The submitter has two problems, the first is an external site persistently doing something that he doesn't want, and the second is his firewall appliance that isn't doing what he wants.
The first problem is not fixable. Even if you could make them go away, tomorrow someone else will take their place. Do you really want to spend your time in courtrooms and writing letters? In any case, port scanning is not actual service abuse nor hacking but merely service discovery and it's working as intended, so you'll have a hard time convincing anyone that you are suffering actual harm. It's just an annoyance.
In contrast, your second problem *IS* fixable by you, at very little cost. Just put a low-end packet filter in front of your existing firewall, doing nothing but passively blocking all packets from the offending source. It should have no open ports of its own and should run nothing other than the firewall management software, something like pfsense or iptables. Any old PC hardware running off a thumb drive will suffice, or a new ARM board for lowest power consumption, or a repurposed router from eBay for lowest cost.

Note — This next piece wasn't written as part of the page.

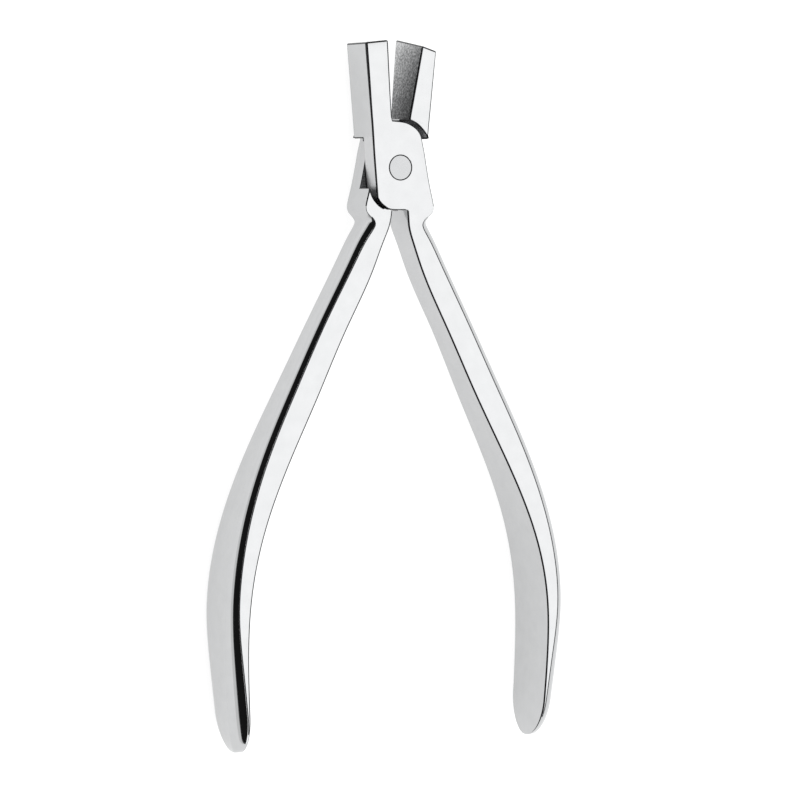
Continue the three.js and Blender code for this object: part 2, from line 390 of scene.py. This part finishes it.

Fix problems that you can solve. The others are not worth your time fretting about.
"The question of whether machines can think is no more interesting than [] whether submarines can swim" - Dijkstra
The internet is full of background noise, not a lot you can do about it..
Chances are this isn't even a portscan at all, because what would be the point of scanning the same thing repeatedly? Chances are they've configured the target IP wrong, or the IP you now have used to be used by someone else etc.
Having a router constantly notifying you about internet background noise is pointless and will only waste your time.
http://spamdecoy.net - free throwaway anonymous email - avoid spam!
If you need to choose between alarms and protection, then protection goes first.
Then if you want, make the proper investigation and go the legal way: persistent port scanning is a ostile action, indeed.
Sent as ripples into the electromagnetic field. No single photon has been harmed in the process.
To me this sounds like the main problem is the "security" device that's generating a lot of noise.
My solution would be to put something (very low power gear will do) running a recent OpenBSD and a PF ruleset with overflow rules modeled on the ones outlined here in front of that whiny device. The ruleset would need to be modified to fit the observed traffic, of course. Then anyone who fits the profile of unwanted traffic simply auto-LART themselves into the table of blocked addresses.
With a properly placed adaptive firewall like that, the noisemaker would likely not see enough of the traffic to trigger any of the useless warnings.
-- That grumpy BSD guy - http://bsdly.blogspot.com/
Ignore.
Filter the alert emails from that ISP if necessary.
Get on with life.
(P.S. Just double-check you put it on the block list).
Run any internet server in any datacenter in the world and you get this times a thousand. You can't trace them all. Hell, you can't even spend the time to trace all those spam email attempts you would get either.
What, precisely, do you think is being done to your connection that's worth the time and effort to even follow-up on it? A few packets hitting a firewall that is set to block and deny them any further access anyway?
Get a life, honestly. And turn off alert emails for port-scans. Turn on proper IDS/IPS, but turn off that particular alert because - well - it happens all the time anyway and it isn't going to stop just because you stop one IP range.
Spend the time you save on double-checking that people can't get into even the open services that you do offer to the net (SMTP, NTP, etc. if relevant). Whether you respond open or close, or whether the firewall rejects or allows, the requests still means that the packet was send, received, acted on, and replied to (or not, as the case may be). And in terms of your overall connection it's going to be like 0.001% of your traffic, if that.
Then go and work in any static-IP, Internet-facing network department that runs in-house services like webservers, VPN, email, etc. And notice that they just wouldn't care and don't have the time to do anything about such trivial shite.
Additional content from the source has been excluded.